The registrar encourages people to schedule classes in standard meeting times. “We will accommodate non-standard meeting times, but we will do them after everything else has been scheduled,” Coat said.
Mathay said nonstandard times also are hard for students. “If they have a class that’s not at a standard time, it could block out options for other classes that are in the standard meeting times.”
Changing class layouts
Renovations also can mean fewer seats in classrooms. Coat said in the past five years, in particular, the Classroom Management Team has been looking at ways to create more active learning classrooms. This can be seen in the three large classrooms the Registrar’s Office controls on the first floor of Posvar Hall, which have advanced technology and moveable seating.
Many rooms were already overcrowded with standard desks. When those classrooms are renovated, architects are helping to determine the appropriate amount of space is per student.

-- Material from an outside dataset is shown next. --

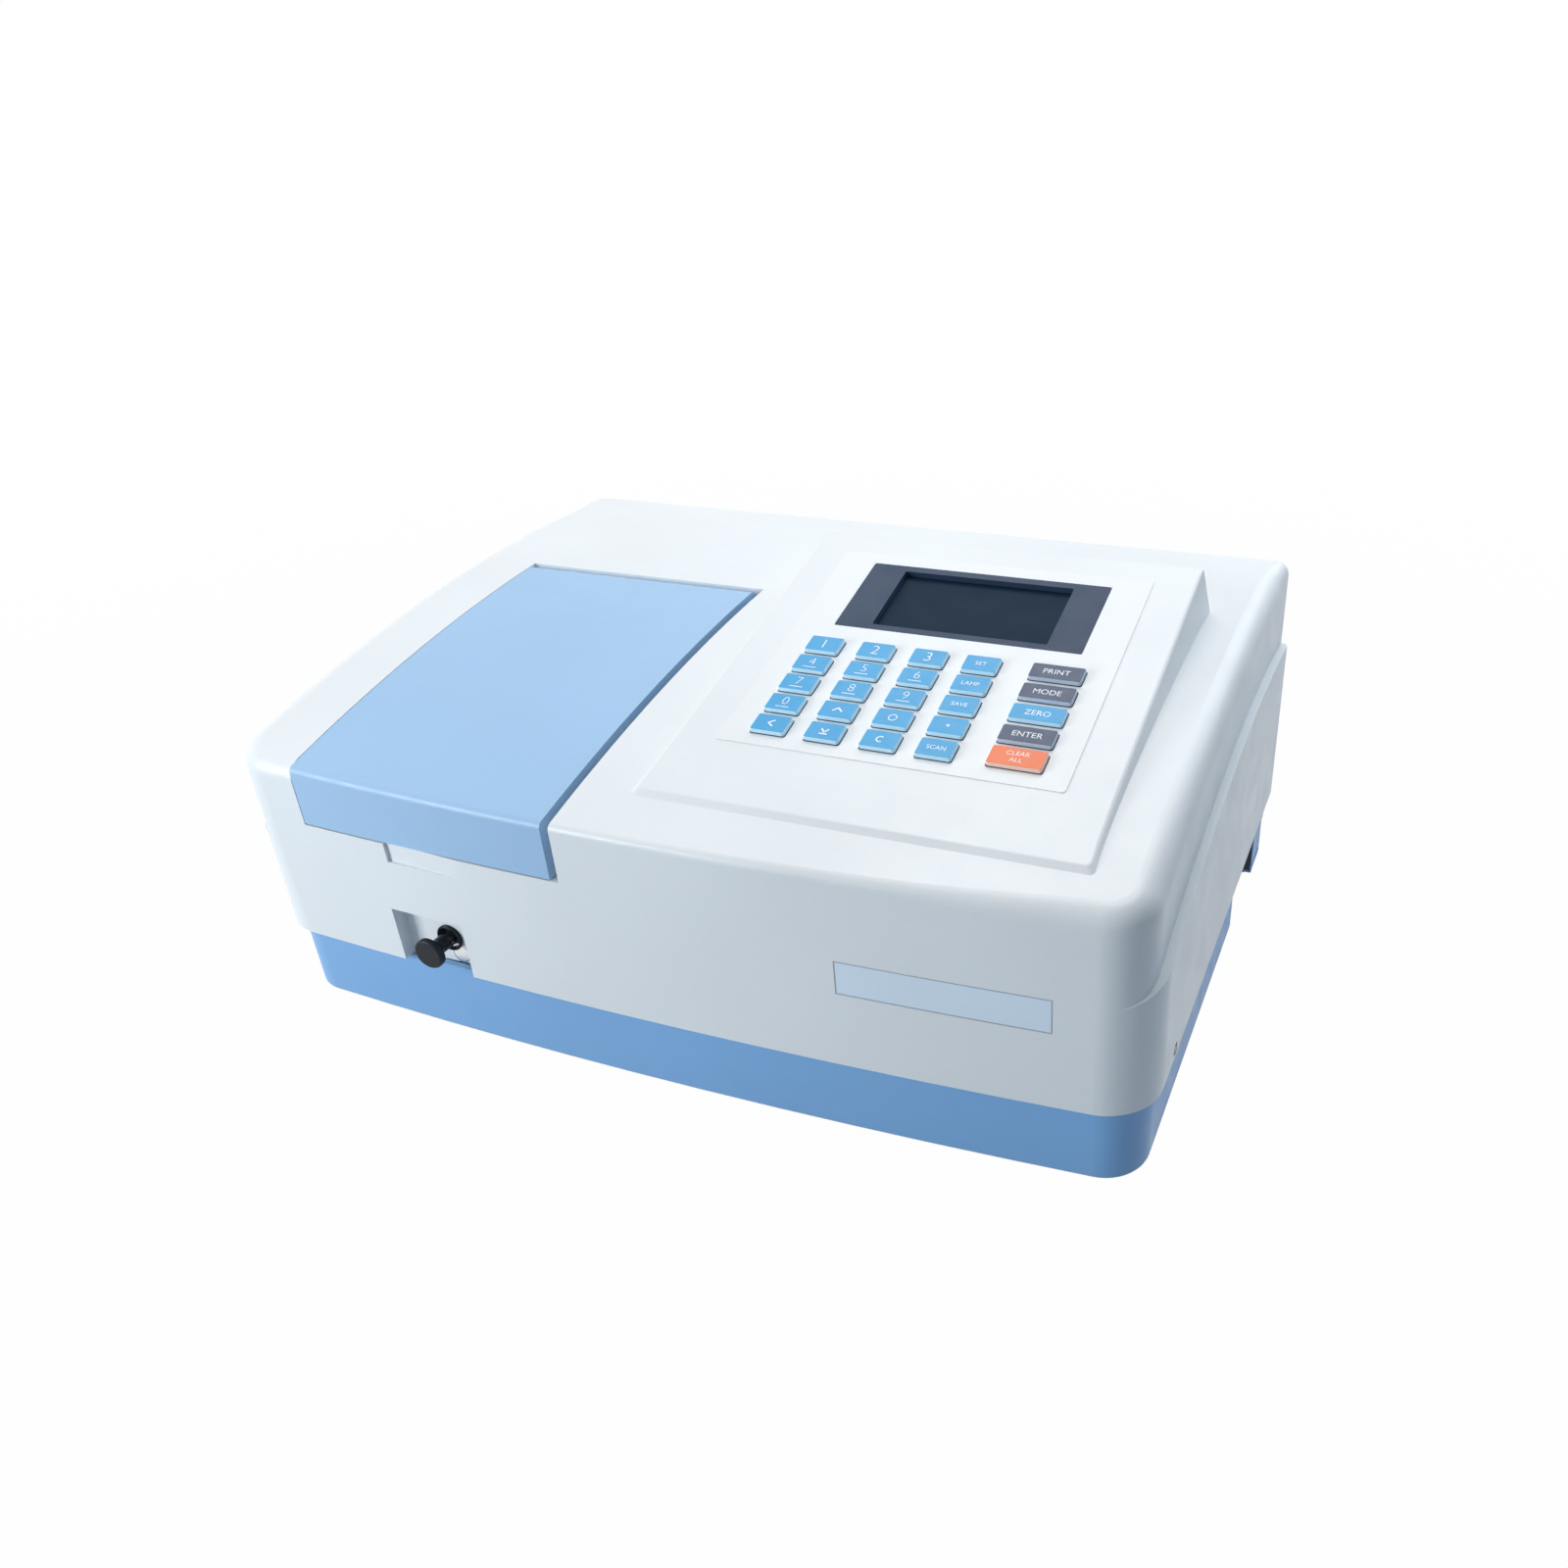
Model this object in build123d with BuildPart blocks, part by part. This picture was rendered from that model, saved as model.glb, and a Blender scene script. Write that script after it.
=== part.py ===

This summer on the ground floor of the Cathedral of Learning several classrooms are getting updates, and once completed will have fewer seats. In G13, the tiers are being removed and the seating improved, which will mean 40 percent less capacity. Five other small classrooms each have a seating capacity of only 16. One of those rooms will be removed and the others expanded to create a more open space and a seating capacity of 24 each. This work, along with a refresh for G24, will be completed by the fall term.
Another classroom, G8, is being totally renovated to make it more ADA compliant and make it into an active learning area, which will mean far few seats. This room won’t be completed until January.